If the food tastes a little bit like home, then it’s doing its job. Poppy is named for Parkison’s maternal grandmother, a doting matriarch and skilled cook who served dinner every night at 5 p.m. sharp. The pear-green, Craftsman-style house on Larchmere is the ideal setting for this, nearly as cozy as if it were inhabited by family. You enter the restaurant through a breezy, screened-in porch, which leads into dining areas divided up the same way any living space would be — with much more seating, of course, and a bar in place of couch and a TV.

“Being in a house sets the tone for the kind of food we do,” Vedaa says. “It’s a lot more approachable, though there are a couple of things where we push the envelope a bit.”

Like Salt, Poppy’s menu is broken down into three categories: vegetables, fish and meat, plus a fourth: sweets. While a couple of items appear on both (like Vedaa’s renowned white bean puree), there’s little overlap between the two. 

Unlike Salt’s avant-garde approach, Poppy’s food is classic with modern twists. On a summer visit, the concept of a down-home clambake got an upgrade with bone marrow broth and roasted leeks ($16). Walleye, a perpetual Lake Erie favorite, was grilled instead of fried and served with braised greens and crispy hush puppies ($28). And while there’s no place for handhelds at Salt, Vedaa says Poppy’s lamb burger ($18) with whipped feta and tomato jam, served with jojos, is one of just a few permanent staples on the menu. Since our visit, Poppy has transitioned to its fall menu. 


(Photo by Lizzie Schlafer)

“The vegetables are the runaway hits,” she says, “and because I can be so seasonal and play around with them, they’re really fun for me to experiment.”

One standout is the charred eggplant ($16), which is firm and hearty on the outside while remaining velvety soft inside. It’s served with a triangle of spongy tofu and drenched in a silky black garlic sauce that infuses the dish with an earthy sweetness. A rainbow of other veggie options rounds out the menu by season: Think heirloom tomatoes, lush greens and vibrant citrus in spring and summer, while jewel-toned beets and hardy broccolini take the stage in colder months. But where Salt’s hyper-seasonal menu rotates every 10 weeks or so, Poppy, again, takes a more traditional approach, changing just three times a year. 
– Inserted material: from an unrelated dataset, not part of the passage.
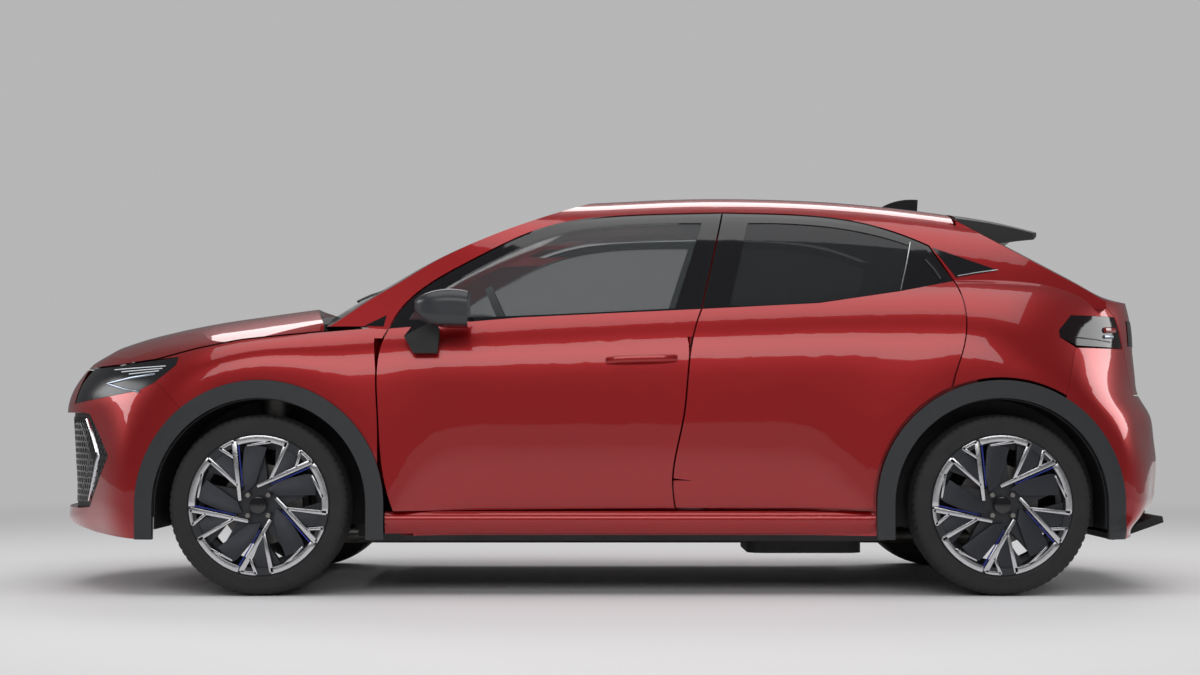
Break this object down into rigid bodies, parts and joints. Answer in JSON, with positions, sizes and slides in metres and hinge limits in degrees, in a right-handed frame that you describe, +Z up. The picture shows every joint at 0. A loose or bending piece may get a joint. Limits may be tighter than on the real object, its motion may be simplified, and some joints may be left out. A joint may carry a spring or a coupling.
{
  "type": "five-door hatchback car",
  "caption": "Small five-door hatchback car with opening doors, bonnet and tailgate, steered front wheels and freely turning wheels.",
  "frame": {"origin": "on the ground, under the middle of the car's bounding box", "axes": "+X rearwards, +Y to the car's right, +Z up"},
  "size_m": [4.1302, 2.0144, 1.4712],
  "materials": {
    "body_paint": "gloss",
    "gloss_black": "gloss",
    "grille_plastic": "satin",
    "cladding": "satin",
    "sill_paint": "gloss",
    "clear_glass": "clear",
    "side_glass": "dark tint",
    "headlamp": "clear cover",
    "tail_lamp": "gloss",
    "tyre": "matt",
    "rim": "machined and lacquered",
    "brake_iron": "turned",
    "liner_plastic": "matt",
    "underbody": "satin",
    "engine": "cast",
    "exhaust_steel": "dull",
    "cabin_plastic": "grained",
    "seat_fabric": "woven"
  },
  "bodies": {
    "car_body": {"arch_cladding": "cladding", "arch_liners": "liner_plastic", "body_side_left": "body_paint", "body_side_right": "body_paint", "centre_console": "cabin_plastic", "cowl_panel": "liner_plastic", "dashboard": "cabin_plastic", "engine_block": "engine", "exhaust": "exhaust_steel", "floor_pan": "underbody", "front_bumper": "body_paint", "front_fender_left": "body_paint", "front_fender_right": "body_paint", "front_seats": "seat_fabric", "front_suspension": "brake_iron", "fuel_tank": "underbody", "grille": "grille_plastic", "headlamps": "headlamp", "quarter_windows": "gloss_black", "rear_axle": "brake_iron", "rear_bench": "seat_fabric", "rear_bumper": "body_paint", "rear_diffuser": "cladding", "roof_antenna": "gloss_black", "roof_panel": "body_paint", "sill_covers": "sill_paint", "tail_lamps": "tail_lamp", "windscreen": "clear_glass"},
    "front_door_left": {"front_door_left": "body_paint", "front_door_glass_left": "side_glass", "door_mirror_left": "gloss_black"},
    "rear_door_left": {"rear_door_left": "body_paint", "rear_door_glass_left": "side_glass"},
    "knuckle_left": {"knuckle_left": "brake_iron"},
    "front_wheel_left": {"front_tyre_left": "tyre", "front_rim_left": "rim", "front_brake_disc_left": "brake_iron"},
    "rear_wheel_left": {"rear_tyre_left": "tyre", "rear_rim_left": "rim", "rear_brake_disc_left": "brake_iron"},
    "front_door_right": {"front_door_right": "body_paint", "front_door_glass_right": "side_glass", "door_mirror_right": "gloss_black"},
    "rear_door_right": {"rear_door_right": "body_paint", "rear_door_glass_right": "side_glass"},
    "knuckle_right": {"knuckle_right": "brake_iron"},
    "front_wheel_right": {"front_tyre_right": "tyre", "front_rim_right": "rim", "front_brake_disc_right": "brake_iron"},
    "rear_wheel_right": {"rear_tyre_right": "tyre", "rear_rim_right": "rim", "rear_brake_disc_right": "brake_iron"},
    "bonnet": {"bonnet": "body_paint"},
    "tailgate": {"tailgate": "body_paint", "rear_window": "side_glass", "rear_spoiler": "gloss_black", "tailgate_lamps": "tail_lamp"},
    "steering": {"steering_wheel": "cabin_plastic"}
  },
  "joints": [
    {"name": "front_door_left_hinge", "type": "hinge", "parent": "car_body", "child": "front_door_left", "pos_m": [-0.757, -0.826, 0.6], "axis": [0, 0, -1], "range_deg": [0, 65]},
    {"name": "rear_door_left_hinge", "type": "hinge", "parent": "car_body", "child": "rear_door_left", "pos_m": [0.286, -0.826, 0.6], "axis": [0, 0, -1], "range_deg": [0, 55]},
    {"name": "steer_left", "type": "hinge", "parent": "car_body", "child": "knuckle_left", "pos_m": [-1.224, -0.712, 0.316], "axis": [0, 0, 1], "range_deg": [-36, 36]},
    {"name": "front_wheel_left_spin", "type": "hinge", "parent": "knuckle_left", "child": "front_wheel_left", "pos_m": [-1.224, -0.774, 0.316], "axis": [0, 1, 0], "continuous": true},
    {"name": "rear_wheel_left_spin", "type": "hinge", "parent": "car_body", "child": "rear_wheel_left", "pos_m": [1.367, -0.774, 0.316], "axis": [0, 1, 0], "continuous": true},
    {"name": "front_door_right_hinge", "type": "hinge", "parent": "car_body", "child": "front_door_right", "pos_m": [-0.757, 0.826, 0.6], "axis": [0, 0, 1], "range_deg": [0, 65]},
    {"name": "rear_door_right_hinge", "type": "hinge", "parent": "car_body", "child": "rear_door_right", "pos_m": [0.286, 0.826, 0.6], "axis": [0, 0, 1], "range_deg": [0, 55]},
    {"name": "steer_right", "type": "hinge", "parent": "car_body", "child": "knuckle_right", "pos_m": [-1.224, 0.712, 0.316], "axis": [0, 0, 1], "range_deg": [-36, 36]},
    {"name": "front_wheel_right_spin", "type": "hinge", "parent": "knuckle_right", "child": "front_wheel_right", "pos_m": [-1.224, 0.774, 0.316], "axis": [0, 1, 0], "continuous": true},
    {"name": "rear_wheel_right_spin", "type": "hinge", "parent": "car_body", "child": "rear_wheel_right", "pos_m": [1.367, 0.774, 0.316], "axis": [0, 1, 0], "continuous": true},
    {"name": "steering_wheel_turn", "type": "hinge", "parent": "car_body", "child": "steering", "pos_m": [-0.372, -0.37, 0.93], "axis": [0.9135, 0, 0.4067], "range_deg": [-490, 490]},
    {"name": "bonnet_hinge", "type": "hinge", "parent": "car_body", "child": "bonnet", "pos_m": [-1.045, 0, 0.958], "axis": [0, 1, 0], "range_deg": [0, 50]},
    {"name": "tailgate_hinge", "type": "hinge", "parent": "car_body", "child": "tailgate", "pos_m": [1.225, 0, 1.372], "axis": [0, -1, 0], "range_deg": [0, 75]}
  ],
  "couplings": [
    {"joint": "steer_right", "follows": "steer_left", "ratio": 1},
    {"joint": "steering_wheel_turn", "follows": "steer_left", "ratio": 13.6}
  ]
}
That more straightforward approach aligns with Poppy’s overall dining experience. At Salt, you’re likely to spend the entire meal breaking down every unique component of each dish, seizing the chance to role-play as a New York Times food reviewer. At Poppy, you’re less likely to delve deep into the specifics, instead digging mindlessly into your meal as you revel in the laid-back-but-still-upscale atmosphere. 


(Photo by Lizzie Schlafer)

“We’ve always pushed the envelope as far as food, service and drinks,” says Parkison, who manages day-to-day operation at Poppy, while Vedaa spends most of her time at Salt. “To us, Poppy has a more homey, comfortable feel.”

That’s not an indictment on the food, which is tasty and immaculately plated — truly, the stuff Instagram foodie dreams are made of. But you don’t go to Poppy for the mind-blowing, unusual, best-of-your life meal. You go to Poppy for a reliable, high-quality meal, while soaking up the sun on the giant outdoor patio or cuddling close to your date on a cold winter night. Eating at Poppy just isn’t the all-consuming, high-impact culinary experience that Salt is. And that’s kind of the point. 

“Salt is its own entity,” Parkison says. “With Poppy, you’re getting a similar experience but in a much more casual atmosphere.”


(Photo by Lizzie Schlafer)

It’s impossible not to compare the two restaurants, especially when you’ve seen (and tasted!) everything Vedaa and Parkison are capable of. So it’s understandable, especially in Poppy’s first year, that it’s constantly being measured up against such an adored older sibling. Like any sibling pair, though, each restaurant has its own identity — and Poppy deserves time to emerge from Salt’s shadow and come into itself. If anyone is equipped to give it the attention and care that Poppy needs in order to reach its peak, it’s Vedaa and Parkison. After all, they’ve done it before.